While your initial purchase may be slightly more expensive, you can be reasonably sure to find a working solution with your magnets.


The choice of how to finish the wood is up to you.  We chose not to mess with stains or polyurethanes, using oil to preserve the wood's natural beauty.  While linseed, walnut, Danish and teak oils are popular wood finishes, we chose mineral oil.  It is often recommended for cutting boards, which sounded very similar to us.  It might not preserve as well as some other oils, but it's non-toxic and avoids nut-allergy issues.  Mineral oil may need occasional re-application, though our knifeholder has withstood a few years of household use quite well.  Avoid olive or other vegetable oils which can turn rancid over time.

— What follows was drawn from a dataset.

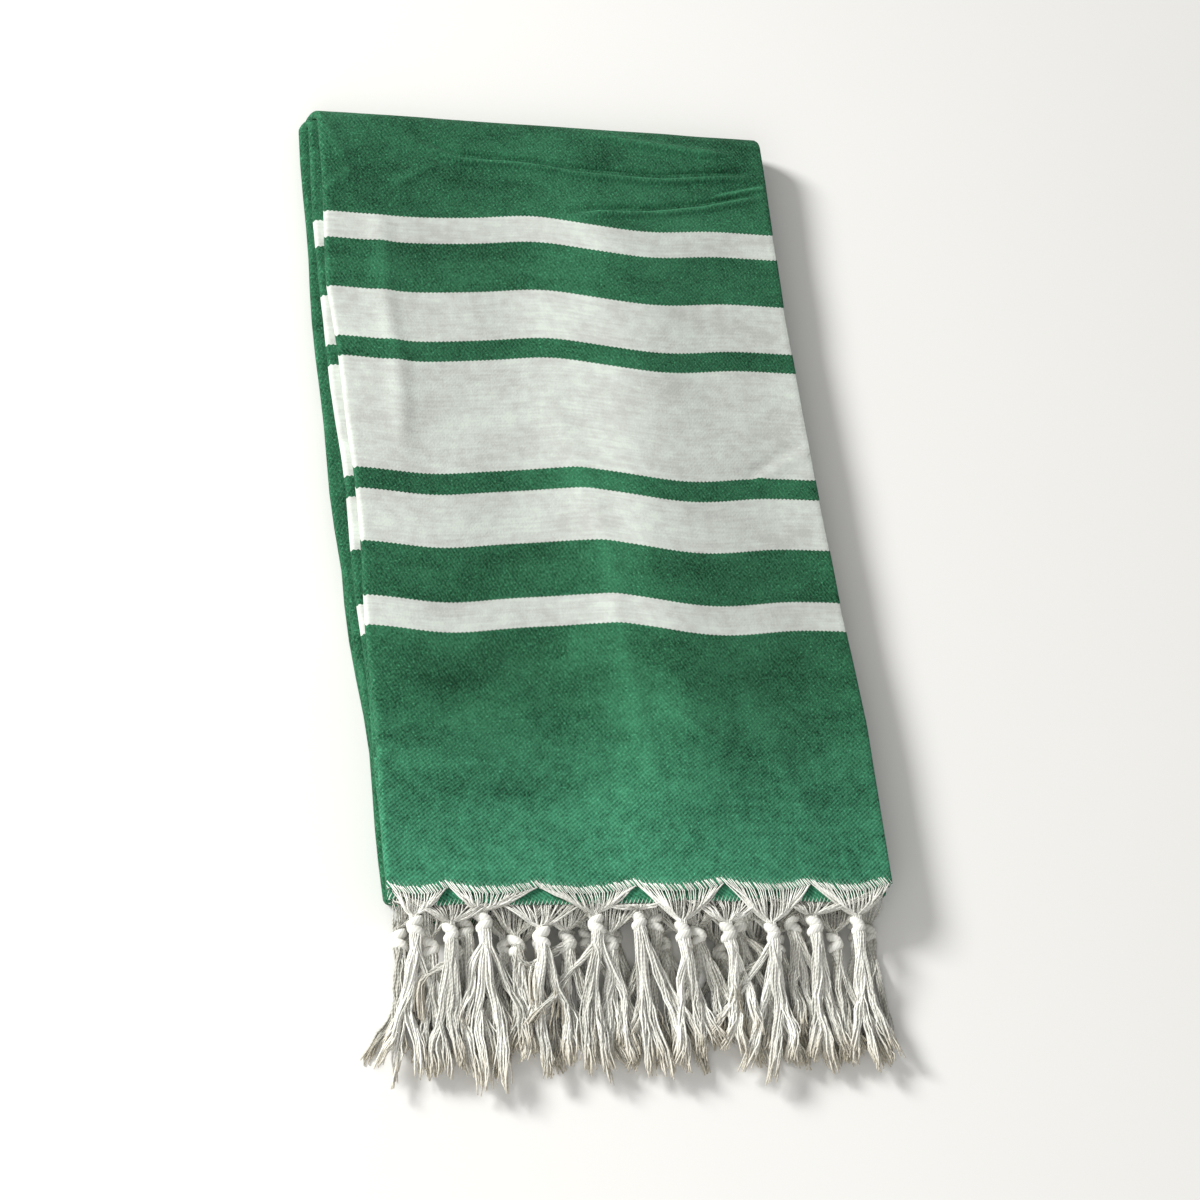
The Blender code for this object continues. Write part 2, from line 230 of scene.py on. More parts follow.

Depiction of the Magnetic Field

A 2D slice of our knife holder, showing the magnetic field.  Magnets arranged in alternating poles, attracting towards each other, edge-to-edge.

Other Ideas

During the build and through email discussions we've had with many of you, there were a number of other noteworthy ideas that didn't make it into this knife holder.  These included:

  1. Construct one out of glass, acrylic or Lexan (polycarbonate).  It might be cool to see the magnets!
  2. Many different methods of attaching the holder to the wall are possible, including magnets!
  3. Multiple rows of smaller magnets could be used, instead of one row of single magnets.
  4. While most of the kitchen knives we've encountered are ferromagnetic (attracted to magnets), there are some types of stainless steels that are not.  Check and be sure that a magnet will stick to your favorite knife.
  5. Without the tools to cut a groove to a specific depth, a block could be constructed out of wood veneer.  Use a thin piece of wood for the front surface, and glue the structure behind it.
  6. Some folks aren't interested in building a wood block, but still want to use neodymium magnets to hold their knives safe and clean.  A simple, plastic-coated disc magnet like our  RX034DCSPC-BLK can make for a great, one-knife solution.